Tanner was enlisted to help create the loft railing, which Tim and Holly fashioned from chicken wire, planks and Honest Abe ceiling beams. To simulate the aged look of barn wood, Tanner explained that they placed steel wool in glass jars with apple cider vinegar and used the resulting residue from the rusted wool to stain the rails.

“I have always loved decorating with antiques, and a log home is perfect to showcase rustic antiques,” his mother said, adding that they found ideas on Pinterest, in magazines and other sources.

Throughout the house the Oakleys have displayed their antiques and heirlooms, from antique quilts and jugs to farm tools to Tim’s collection of turkey beards that decorate a beam in the master bedroom. The restored oval, enamel bathtub standing in the master bath sat in a barnyard for decades holding feed for animals.

Front porch steps are fashioned with rocks Tim and friends dismantled from the chimney of a house built by Holly’s great, great grandfather Alexander Ogletree and also occupied by her grandfather and father.

“It is so neat to bring that piece of history to our log cabin,” Holly said. “That will be six generations, counting my children, of family who have enjoyed those old chimney rocks.”

A framed portrait of the Livingston, Tennessee, home is exhibited in the Oakley’s hallway.

Because of modifications made to the downstairs floor plan that moved the refrigerator out of the kitchen workspace on to a divider wall between the kitchen and dining room that replaced an island, the Oakleys’ kitchen had room for additional cabinetry. They worked with local cabinetmaker Jeff Reeder of C&R Cabinets on a custom design that incorporates corner cabinets with chicken-wire replacing the door panel, a white distressed finish and thick quartz countertops. A bay window provides natural light. No space was wasted around the refrigerator, which is surrounded by pantries.

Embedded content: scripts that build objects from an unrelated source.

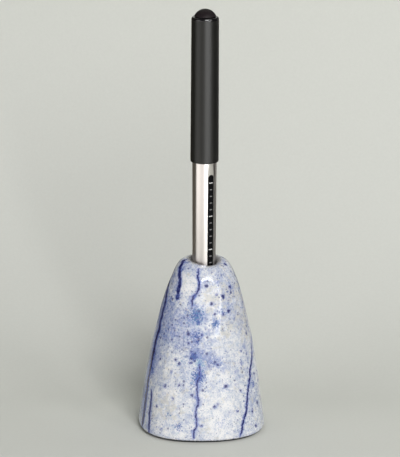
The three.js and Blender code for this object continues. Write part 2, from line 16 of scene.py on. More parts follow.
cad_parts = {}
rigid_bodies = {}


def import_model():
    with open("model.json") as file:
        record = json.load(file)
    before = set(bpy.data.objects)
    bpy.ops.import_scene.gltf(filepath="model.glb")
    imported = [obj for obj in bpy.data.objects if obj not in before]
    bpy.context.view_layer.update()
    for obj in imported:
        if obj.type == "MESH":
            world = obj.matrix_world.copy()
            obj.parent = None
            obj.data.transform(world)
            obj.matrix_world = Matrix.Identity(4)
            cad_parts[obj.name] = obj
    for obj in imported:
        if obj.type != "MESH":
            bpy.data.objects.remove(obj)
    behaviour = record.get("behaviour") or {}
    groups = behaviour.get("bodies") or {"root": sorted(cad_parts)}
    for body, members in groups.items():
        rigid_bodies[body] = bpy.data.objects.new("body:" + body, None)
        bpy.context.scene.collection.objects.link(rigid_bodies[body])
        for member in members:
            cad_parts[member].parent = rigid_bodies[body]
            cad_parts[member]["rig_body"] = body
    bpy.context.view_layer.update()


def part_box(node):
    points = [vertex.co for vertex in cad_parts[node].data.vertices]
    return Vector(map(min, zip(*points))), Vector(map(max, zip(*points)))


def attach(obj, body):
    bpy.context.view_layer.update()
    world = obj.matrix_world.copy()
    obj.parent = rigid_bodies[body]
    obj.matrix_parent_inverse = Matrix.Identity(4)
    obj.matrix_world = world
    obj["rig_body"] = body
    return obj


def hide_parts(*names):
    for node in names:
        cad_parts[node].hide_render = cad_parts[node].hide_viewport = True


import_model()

logging.basicConfig(level=logging.INFO, format="%(message)s")
LOG = logging.getLogger("pen_stand")

MM = 0.001
AXIS_Z = Vector((0.0, 0.0, 1.0))
Outline = list[tuple[float, float]]
Object = bpy.types.Object
Socket = bpy.types.NodeSocket
Tree = bpy.types.NodeTree


def linear(hex_colour: str) -> tuple[float, float, float, float]:
    """Turns an sRGB hex colour into the linear colour that shaders take.

    Args:
        hex_colour: A colour such as "#d8d9e4".

    Returns:
        Red, green, blue and an alpha of 1, in linear light.
    """
    channels = []
    for start in (1, 3, 5):
        value = int(hex_colour[start:start + 2], 16) / 255
        channels.append(value / 12.92 if value <= 0.04045 else ((value + 0.055) / 1.055) ** 2.4)
    return channels[0], channels[1], channels[2], 1.0


class Finish(Enum):
    """How round edges are shaded, by the angle past which an edge stays sharp."""

    SOFT = math.radians(50)
    CRISP = math.radians(28)


# Modelling


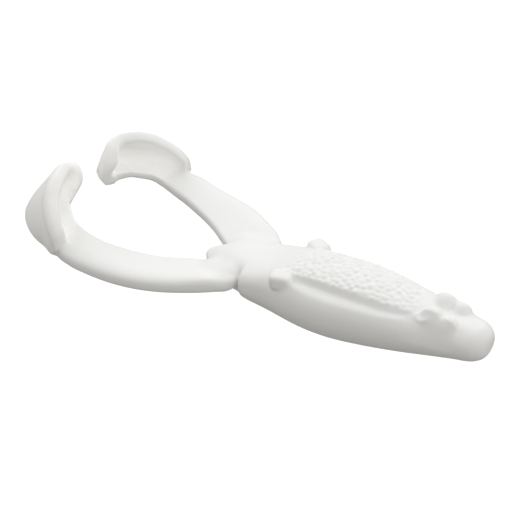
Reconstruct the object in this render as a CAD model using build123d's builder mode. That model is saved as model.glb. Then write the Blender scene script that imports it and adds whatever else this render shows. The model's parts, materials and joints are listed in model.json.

Careful not to waste anything, The Oakleys found a purpose for leftover wooden ceiling planks from the Honest Abe home package. Tim fashioned the planks into shutters, which he attached to the inside of bedroom and bathroom windows. The shutters can be closed and hooked to keep out light or regulate temperature to an extent. Other pieces were made into closet doors, and everywhere there was an unused space, Tim created covered storage.

Instead of dead space usually created in the small landing at the top of the steps, Holly had craftsmen create a bookcase to hold family scrapbooks and photo albums.

Holly has a hard time determining her favorite part of the log home. She loves her kitchen but confesses that the entire family enjoys the wrap-around porch.

“The best part, I think, about our cabin is its uniqueness,” she said. “There is not another one that is exactly like ours because of all the freedom Honest Abe allowed us to customize our home to our own personal needs. Building our cabin has been a dream come true for our family.”

Tanner (shown here as a teen) said that he’s undecided about whether he’ll build a long home for himself when he’s old enough, wisely observing that it will all depend on where he ends up living, but for now, he’s enjoying the new home.

“I am glad my Mom and Dad built an Honest Abe log cabin,” he said. “It takes a long time and a lot of hard work but in the end you have a great home.”